I took my music books into the yard, along with the Stella Harmony, and constructed a pyre with the intent of exorcising it all from my psyche.  After smashing the 6 string against the house foundation, in honor of my hero Pete Townshend, then carefully placing the wreckage upon the mound of music books, I then lit the pyre and watched my dreams go up in smoke and flame.  I was released.  It’s then that I embarked on a life of crime.

A couple of years later I’d been busted and convicted of serious crimes, and grounded for a six month period by my enraged father.  They were dark days indeed.  But then, one day my mother handed me a new 6 string guitar and said to me, “This will help you son.”  The guitar was another entry-level instrument, but had the scent of a Stradivarius, given my circumstances.  I was back in the game!

I’d heard Lightnin’ Hopkins and Leo Kotke and really liked their playing.  Not to speak of Pete Townshend. And Duane Allman’s slide playing was sublime.  I took a new tack in my quest for guitar competence.  I would not try to learn to play other people’s songs, but would only play my own songs, if I could ever make one up.  I would though be deeply influenced by their playing styles.

In the boredom of being grounded for 6 months I learned ‘single finger blues pickin’.  So for hours on end I would make my thumb keep time upon a bass string, all the while calling out to the universe for inspiration.  Tedious to be sure, but necessary if I were to be able to play without someone else keeping time.  Eventually the thumb had a muscle memory going on, so I worked on making my index finger do things without interfering with the thumb’s autonomy.  An example of this ‘single finger blues pickin’ is the song Fleeting Sparrow.  Another example is the song Vino Veritas.
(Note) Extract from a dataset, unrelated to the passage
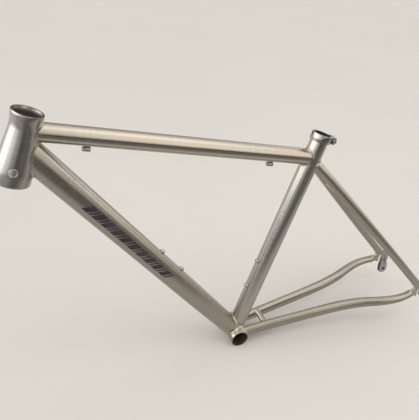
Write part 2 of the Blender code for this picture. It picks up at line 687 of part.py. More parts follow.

It’s alot like brick laying, which I’ve also done alot of in my life.  The first few thousand are a bitch, then it just becomes muscle memory.

If you’ve ever seen Pete Townshend play guitar you see that he treats his instrument as if it’s a log needing to be split with the axe of his arm, then hewn to his own peculiar artistic purposes.  I followed suit by learning to assault the guitar strings as if I were pummeling the bullies who surrounded me and taunted me.  I had the greatest fun learning to abuse the guitar in such a fashion.  And of course, slide guitar playing like Duane Allman is every strummer’s dream, and I can assure you that it ain’t easy to do, but sure is fun.  My cohort JS Bowers once said that “Nobody plays guitar like Butchvarov”.  Could be, given that I spent so much time learning from the masters.  Another guitar philosophy I’ve held close is that I prefer to play cheap instruments.  My latest electric guitar cost $99.00, plus tax.  And it plays good!  But that’s another story I’ll write some day.  “Cheap Guitars and Cheap Cigars”.